Como o Prático, o espírita
refletido constrói sua vida em bases completamente seguras. Compreende que
o propósito da vida é o progresso espiritual e este só se faz pelo trabalho que
elabora a inteligência, pela caridade que elabora o sentimento, e pelo estudo e
meditação que concilia ambas as asas que elevam o homem em sabedoria. Perante
os sopros do mal ou das provações, o espírita
refletido estará preparado para reagir de modo cristão, para se levantar e
seguir a diante com a dignidade e o sentimento do dever sempre cumprido. A paz
e a felicidade naturalmente surgem na fronte daquele que se dedica ao bem
porque **sabe** pelo Espiritismo, que esse é o caminho do crescimento. Como o
mal nunca desiste e tenta achar brechas para nos influenciar, como o lobo que
tenta adentrar a casa do Prático pela chaminé, o espírita refletido mantém
acesa tanto a chama do estudo quanto da vigilância com relação a seus
pensamentos e atos, pois **sabe**, pelo Espiritismo, que são essas provações
que trabalham e moldam, dentro de nós, o sentimento maior do Amor.

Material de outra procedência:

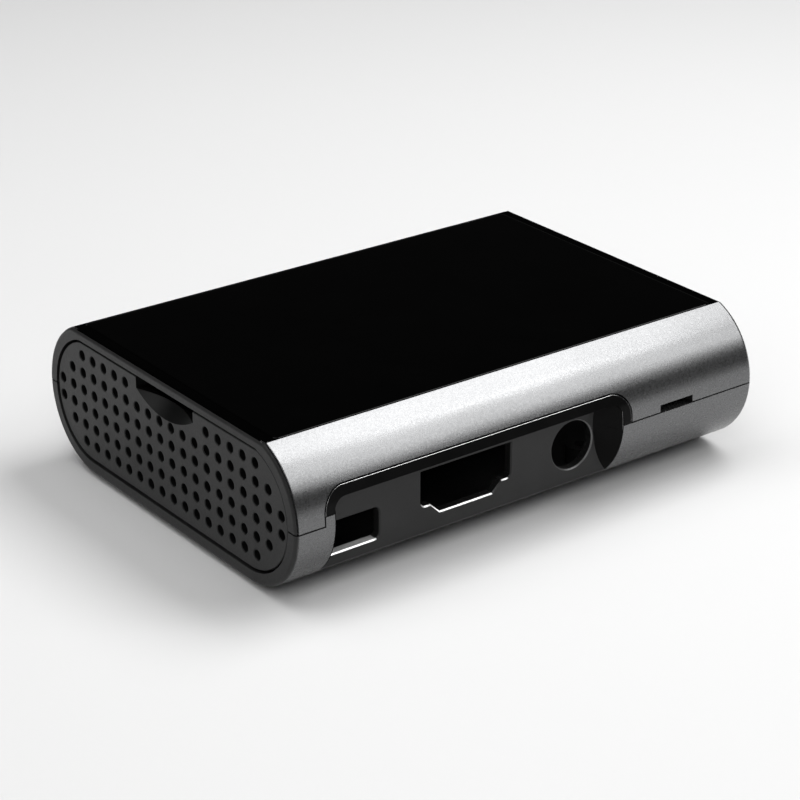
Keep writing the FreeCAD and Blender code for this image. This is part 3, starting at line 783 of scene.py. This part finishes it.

Nós espíritas devemos analisar essa fábula sem tentar identificar, de
modo absoluto, em qual dos três tipos de espíritas nós nos encontramos. Na
verdade, todos nós temos um pouco dos três tipos de espírita. Como estamos
longe da perfeição, todos temos um pouco da preguiça do espírita de superfície, do orgulho do espírita pseudo-científico, e do desejo sincero de crescimento
espiritual do espírita refletido.
Precisamos incentivar o que for bom e combater o que for mal, nos esforçando
por incorporar mais e mais as características do espírita refletido que reflete o verdadeiro espírita e, por
consequência, o verdadeiro cristão.
Há um detalhe importante na fábula dos três porquinhos que não é muito
comentado. Após o lobo derrubar suas casas, tanto o Cícero quanto o Heitor
correram para a casa do Prático e lá ficaram com ele protegidos do lobo. Isso
acontece conosco também. Quando percebemos que nosso comportamento como
espíritas ainda está aquém do ideal, ou quando provações maiores batem a nossa
porta, façamos como Cícero e Heitor e não tenhamos vergonha nem receio de
buscar aquilo que é mais seguro e nos abrigará dos males que, no caso, é a
busca pelo estudo aprofundado do Espiritismo. Se conhecer e estudar o
Espiritismo não fosse importante, Emanuel não teria dito (5) que “o Espiritismo
nos solicita uma espécie permanente de caridade – a caridade da sua própria
divulgação.”
Referências:
(1) Fonte: Wikipedia, link:
http://pt.wikipedia.org/wiki/Os_Tr%C3%AAs_Porquinhos Acessado em 22 de Novembro
de 2014.
(2) A. Kardec, “O Que Ensina o Espiritismo”, Revista
Espírita Jornal de Estudos Psicológicos Agosto, p. 219 (1865). Reproduzido pela
Editora Edicel, Sobradinho - DF.
(3) A. Kardec, A Gênese, Editora FEB, 34ª Edição, Rio de
Janeiro (1991).
(4) A. Kardec, O Evangelho Segundo o Espiritismo, Editora
FEB, 112ª Edição, Rio de Janeiro (1996).
(5) Chico Xavier/Waldo Vieira, pelos espíritos
Emmanuel/André Luiz. Estude e Viva, FEB 9ª edição, cap. 40 (1965).